-- START INPUT RECORDS --
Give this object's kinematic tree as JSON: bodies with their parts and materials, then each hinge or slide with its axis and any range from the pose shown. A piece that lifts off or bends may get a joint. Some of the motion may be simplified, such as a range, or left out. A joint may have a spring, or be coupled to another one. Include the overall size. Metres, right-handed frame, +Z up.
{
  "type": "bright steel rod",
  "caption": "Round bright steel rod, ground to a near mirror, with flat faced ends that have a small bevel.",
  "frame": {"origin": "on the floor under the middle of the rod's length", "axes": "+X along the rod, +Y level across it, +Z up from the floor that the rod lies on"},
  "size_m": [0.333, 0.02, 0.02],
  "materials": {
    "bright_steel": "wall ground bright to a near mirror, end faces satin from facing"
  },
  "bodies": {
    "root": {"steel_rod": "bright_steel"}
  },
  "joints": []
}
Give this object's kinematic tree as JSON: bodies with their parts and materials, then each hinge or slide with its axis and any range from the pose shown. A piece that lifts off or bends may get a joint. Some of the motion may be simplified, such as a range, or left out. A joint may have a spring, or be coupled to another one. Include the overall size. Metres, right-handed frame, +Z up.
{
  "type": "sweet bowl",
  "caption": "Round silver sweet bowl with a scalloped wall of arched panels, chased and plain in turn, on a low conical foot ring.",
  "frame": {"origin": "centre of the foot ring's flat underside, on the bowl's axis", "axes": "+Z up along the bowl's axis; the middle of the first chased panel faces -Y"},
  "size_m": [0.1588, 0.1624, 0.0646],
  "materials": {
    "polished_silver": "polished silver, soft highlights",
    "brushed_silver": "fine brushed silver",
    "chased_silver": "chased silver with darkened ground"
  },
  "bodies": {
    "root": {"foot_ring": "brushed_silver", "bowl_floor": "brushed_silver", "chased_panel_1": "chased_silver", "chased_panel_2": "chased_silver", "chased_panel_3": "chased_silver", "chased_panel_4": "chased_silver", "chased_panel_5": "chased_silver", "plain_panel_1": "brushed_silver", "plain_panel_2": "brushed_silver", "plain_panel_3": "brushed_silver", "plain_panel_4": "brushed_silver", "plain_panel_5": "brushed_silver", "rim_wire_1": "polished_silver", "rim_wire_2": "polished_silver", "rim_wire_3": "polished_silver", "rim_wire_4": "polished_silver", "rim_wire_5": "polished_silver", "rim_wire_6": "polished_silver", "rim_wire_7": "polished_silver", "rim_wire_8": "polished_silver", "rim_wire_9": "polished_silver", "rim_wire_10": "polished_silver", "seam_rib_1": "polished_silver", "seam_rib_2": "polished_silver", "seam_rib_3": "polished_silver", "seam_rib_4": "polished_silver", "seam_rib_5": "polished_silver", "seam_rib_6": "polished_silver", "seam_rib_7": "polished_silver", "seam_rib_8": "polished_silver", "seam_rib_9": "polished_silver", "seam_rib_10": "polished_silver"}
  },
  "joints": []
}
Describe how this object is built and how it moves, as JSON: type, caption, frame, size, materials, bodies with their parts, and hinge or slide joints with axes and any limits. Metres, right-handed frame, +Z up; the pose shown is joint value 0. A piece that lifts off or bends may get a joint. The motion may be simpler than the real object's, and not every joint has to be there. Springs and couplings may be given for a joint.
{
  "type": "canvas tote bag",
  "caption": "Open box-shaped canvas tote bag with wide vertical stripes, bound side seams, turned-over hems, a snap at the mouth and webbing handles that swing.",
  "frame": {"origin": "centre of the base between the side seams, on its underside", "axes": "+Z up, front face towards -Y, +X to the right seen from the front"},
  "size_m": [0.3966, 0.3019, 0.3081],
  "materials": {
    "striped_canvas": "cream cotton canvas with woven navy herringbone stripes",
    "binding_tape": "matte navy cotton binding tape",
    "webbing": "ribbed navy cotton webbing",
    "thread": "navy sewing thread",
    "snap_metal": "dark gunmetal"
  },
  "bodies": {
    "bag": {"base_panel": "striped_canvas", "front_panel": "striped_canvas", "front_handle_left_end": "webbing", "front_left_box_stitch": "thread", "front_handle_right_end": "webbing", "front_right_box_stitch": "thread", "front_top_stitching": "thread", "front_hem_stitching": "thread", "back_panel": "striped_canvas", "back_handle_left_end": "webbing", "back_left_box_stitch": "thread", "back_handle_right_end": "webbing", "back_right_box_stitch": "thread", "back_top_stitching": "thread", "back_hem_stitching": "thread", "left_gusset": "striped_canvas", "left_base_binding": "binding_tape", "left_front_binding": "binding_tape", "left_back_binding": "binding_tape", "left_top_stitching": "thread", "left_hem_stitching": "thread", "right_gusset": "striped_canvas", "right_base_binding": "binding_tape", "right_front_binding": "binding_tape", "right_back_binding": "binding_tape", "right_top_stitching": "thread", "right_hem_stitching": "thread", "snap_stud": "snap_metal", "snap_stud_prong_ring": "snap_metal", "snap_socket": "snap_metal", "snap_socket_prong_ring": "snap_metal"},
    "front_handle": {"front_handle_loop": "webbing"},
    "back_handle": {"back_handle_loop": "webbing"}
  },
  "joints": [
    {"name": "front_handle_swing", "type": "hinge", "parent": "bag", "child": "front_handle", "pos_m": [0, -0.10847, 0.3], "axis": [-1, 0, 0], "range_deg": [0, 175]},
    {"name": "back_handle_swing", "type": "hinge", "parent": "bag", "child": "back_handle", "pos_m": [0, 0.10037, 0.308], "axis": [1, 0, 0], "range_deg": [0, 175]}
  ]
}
-- END INPUT RECORDS --
**GOAL OF THE EXERCISE**
Make an exact copy of the material above.

**ANSWER**
Give this object's kinematic tree as JSON: bodies with their parts and materials, then each hinge or slide with its axis and any range from the pose shown. A piece that lifts off or bends may get a joint. Some of the motion may be simplified, such as a range, or left out. A joint may have a spring, or be coupled to another one. Include the overall size. Metres, right-handed frame, +Z up.
{
  "type": "bright steel rod",
  "caption": "Round bright steel rod, ground to a near mirror, with flat faced ends that have a small bevel.",
  "frame": {"origin": "on the floor under the middle of the rod's length", "axes": "+X along the rod, +Y level across it, +Z up from the floor that the rod lies on"},
  "size_m": [0.333, 0.02, 0.02],
  "materials": {
    "bright_steel": "wall ground bright to a near mirror, end faces satin from facing"
  },
  "bodies": {
    "root": {"steel_rod": "bright_steel"}
  },
  "joints": []
}
Give this object's kinematic tree as JSON: bodies with their parts and materials, then each hinge or slide with its axis and any range from the pose shown. A piece that lifts off or bends may get a joint. Some of the motion may be simplified, such as a range, or left out. A joint may have a spring, or be coupled to another one. Include the overall size. Metres, right-handed frame, +Z up.
{
  "type": "sweet bowl",
  "caption": "Round silver sweet bowl with a scalloped wall of arched panels, chased and plain in turn, on a low conical foot ring.",
  "frame": {"origin": "centre of the foot ring's flat underside, on the bowl's axis", "axes": "+Z up along the bowl's axis; the middle of the first chased panel faces -Y"},
  "size_m": [0.1588, 0.1624, 0.0646],
  "materials": {
    "polished_silver": "polished silver, soft highlights",
    "brushed_silver": "fine brushed silver",
    "chased_silver": "chased silver with darkened ground"
  },
  "bodies": {
    "root": {"foot_ring": "brushed_silver", "bowl_floor": "brushed_silver", "chased_panel_1": "chased_silver", "chased_panel_2": "chased_silver", "chased_panel_3": "chased_silver", "chased_panel_4": "chased_silver", "chased_panel_5": "chased_silver", "plain_panel_1": "brushed_silver", "plain_panel_2": "brushed_silver", "plain_panel_3": "brushed_silver", "plain_panel_4": "brushed_silver", "plain_panel_5": "brushed_silver", "rim_wire_1": "polished_silver", "rim_wire_2": "polished_silver", "rim_wire_3": "polished_silver", "rim_wire_4": "polished_silver", "rim_wire_5": "polished_silver", "rim_wire_6": "polished_silver", "rim_wire_7": "polished_silver", "rim_wire_8": "polished_silver", "rim_wire_9": "polished_silver", "rim_wire_10": "polished_silver", "seam_rib_1": "polished_silver", "seam_rib_2": "polished_silver", "seam_rib_3": "polished_silver", "seam_rib_4": "polished_silver", "seam_rib_5": "polished_silver", "seam_rib_6": "polished_silver", "seam_rib_7": "polished_silver", "seam_rib_8": "polished_silver", "seam_rib_9": "polished_silver", "seam_rib_10": "polished_silver"}
  },
  "joints": []
}
Describe how this object is built and how it moves, as JSON: type, caption, frame, size, materials, bodies with their parts, and hinge or slide joints with axes and any limits. Metres, right-handed frame, +Z up; the pose shown is joint value 0. A piece that lifts off or bends may get a joint. The motion may be simpler than the real object's, and not every joint has to be there. Springs and couplings may be given for a joint.
{
  "type": "canvas tote bag",
  "caption": "Open box-shaped canvas tote bag with wide vertical stripes, bound side seams, turned-over hems, a snap at the mouth and webbing handles that swing.",
  "frame": {"origin": "centre of the base between the side seams, on its underside", "axes": "+Z up, front face towards -Y, +X to the right seen from the front"},
  "size_m": [0.3966, 0.3019, 0.3081],
  "materials": {
    "striped_canvas": "cream cotton canvas with woven navy herringbone stripes",
    "binding_tape": "matte navy cotton binding tape",
    "webbing": "ribbed navy cotton webbing",
    "thread": "navy sewing thread",
    "snap_metal": "dark gunmetal"
  },
  "bodies": {
    "bag": {"base_panel": "striped_canvas", "front_panel": "striped_canvas", "front_handle_left_end": "webbing", "front_left_box_stitch": "thread", "front_handle_right_end": "webbing", "front_right_box_stitch": "thread", "front_top_stitching": "thread", "front_hem_stitching": "thread", "back_panel": "striped_canvas", "back_handle_left_end": "webbing", "back_left_box_stitch": "thread", "back_handle_right_end": "webbing", "back_right_box_stitch": "thread", "back_top_stitching": "thread", "back_hem_stitching": "thread", "left_gusset": "striped_canvas", "left_base_binding": "binding_tape", "left_front_binding": "binding_tape", "left_back_binding": "binding_tape", "left_top_stitching": "thread", "left_hem_stitching": "thread", "right_gusset": "striped_canvas", "right_base_binding": "binding_tape", "right_front_binding": "binding_tape", "right_back_binding": "binding_tape", "right_top_stitching": "thread", "right_hem_stitching": "thread", "snap_stud": "snap_metal", "snap_stud_prong_ring": "snap_metal", "snap_socket": "snap_metal", "snap_socket_prong_ring": "snap_metal"},
    "front_handle": {"front_handle_loop": "webbing"},
    "back_handle": {"back_handle_loop": "webbing"}
  },
  "joints": [
    {"name": "front_handle_swing", "type": "hinge", "parent": "bag", "child": "front_handle", "pos_m": [0, -0.10847, 0.3], "axis": [-1, 0, 0], "range_deg": [0, 175]},
    {"name": "back_handle_swing", "type": "hinge", "parent": "bag", "child": "back_handle", "pos_m": [0, 0.10037, 0.308], "axis": [1, 0, 0], "range_deg": [0, 175]}
  ]
}